If you can afford more, for less than 50¢ a sandwich, you could make cheese and bologna sandwiches with fresh lettuce and mayonnaise or mustard.

I’m not going to get into the whole “deserve it” argument. No one deserves to be hungry. I don’t care if they’re mentally ill, drug addicts, financially careless people, or what. A 20¢ sandwich or a 30¢ bowl of soup isn’t going to fix their homelessness, but it will feed them one meal. And that’s all I’m trying to do. Keep them fed so they can live to get the help they need or to fix what made them homeless.

I don’t feel gratified to feed them, or charitable, I feel like the little Dutch boy with his finger in the dike – I can plug one hole, and I have to trust others will plug the other holes and cracks until a better fix comes along.

And it really pisses me off when people we should be able to trust, whose advice should be sound screw us over the way Bush’s “buy more stuff” advice did. It’s not sound, it’s not patriotic, and it made matters far worse than they should have been. And these bail-outs? They aren’t even as effective as a finger-in-the-dike. They are just opening the floodgates behind the dike and playing more pressure to the straining dike. Those of us standing on the dry side trying to hold the floodwaters back are being pressured even worse by these poorly thought out bail-outs.

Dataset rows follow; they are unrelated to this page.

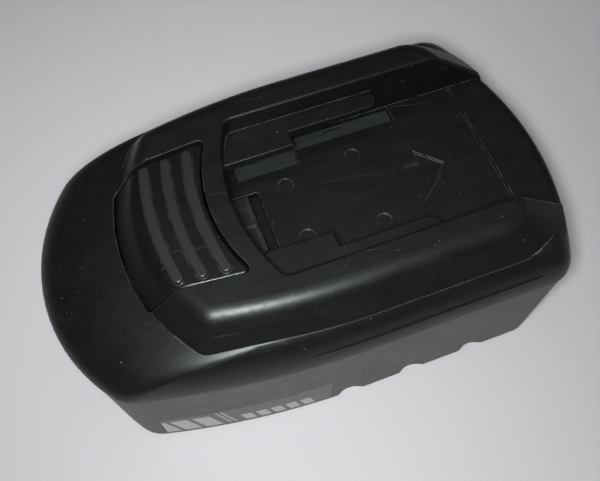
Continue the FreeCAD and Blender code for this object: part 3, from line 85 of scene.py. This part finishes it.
# Turn of the rounded normal, as one minus its cosine, where the lightened edges (rubbed wear and painted
# highlight) and the painted crease highlight start and are full.
EDGE_TURN = (0.01, 0.2)
CREASE_TURN = (0.002, 0.010)

# Bars printed on a label: start of the row, how many, pitch, share of the pitch in print, height.
BARS = ((0.0, 3, 0.0066, 0.78, 0.0128), (0.0208, 2, 0.0016, 0.40, 0.0150), (0.0262, 5, 0.0048, 0.70, 0.0072))

# Lamps: name, place, target, side of the square in metres, power in watts.
LAMPS = (
    ("key", (-0.047, -0.104, 0.238), (0.0, -0.010, 0.050), 0.03, 1.0),
    ("overhead", (0.0, 0.07, 3.0), (0.0, 0.0, 0.05), 2.2, 13.4),
    ("fill", (0.80, -0.20, 0.55), (0.0, 0.0, 0.03), 0.50, 0.3),
)
WORLD_LIGHT = 0.05
WORLD_SEEN = 0.6

# The table: half its side, the stretch along Y over which painted light makes it lighter, and its tones at
# either end.
TABLE_REACH = 4.0
TABLE_PAINTED_FALLOFF = (-0.09, 0.20)
TABLE_NEAR = (0.74, 0.77)
TABLE_FAR = (1.34, 1.39)

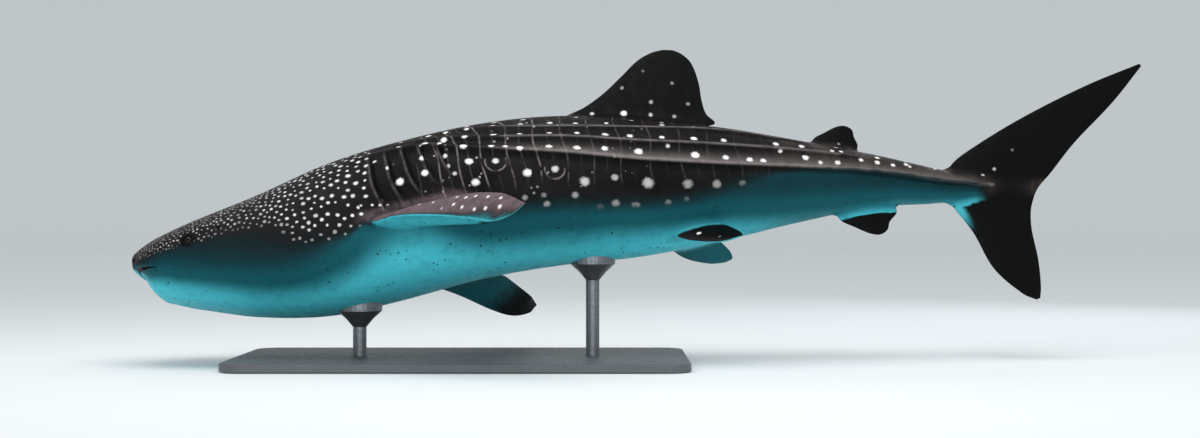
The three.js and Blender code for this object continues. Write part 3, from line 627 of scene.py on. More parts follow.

I’m glad the auto bail-out hasn’t passed yet – it needs a lot more careful thought as to how the auto companies could be helped – and that help should not come from tax dollars. The taxpayers will help, because we’re nice that way, but our tax dollars should never go to bolster a faltering private industry, whether it’s the mom and pop convenience store, a behemoth manufacturer, or a religious group. If a major manufacturer fails, we’ll deal with the fall-out, the same way we dealt with the end of the gold-rush, or coal mining. People will survive as long as we make sandwiches and help as we can.

So, gratified - no. Despairing, optimistic, depressed, hopeful – yes. Make me feel better. Go make a sandwich and give it to someone hungry.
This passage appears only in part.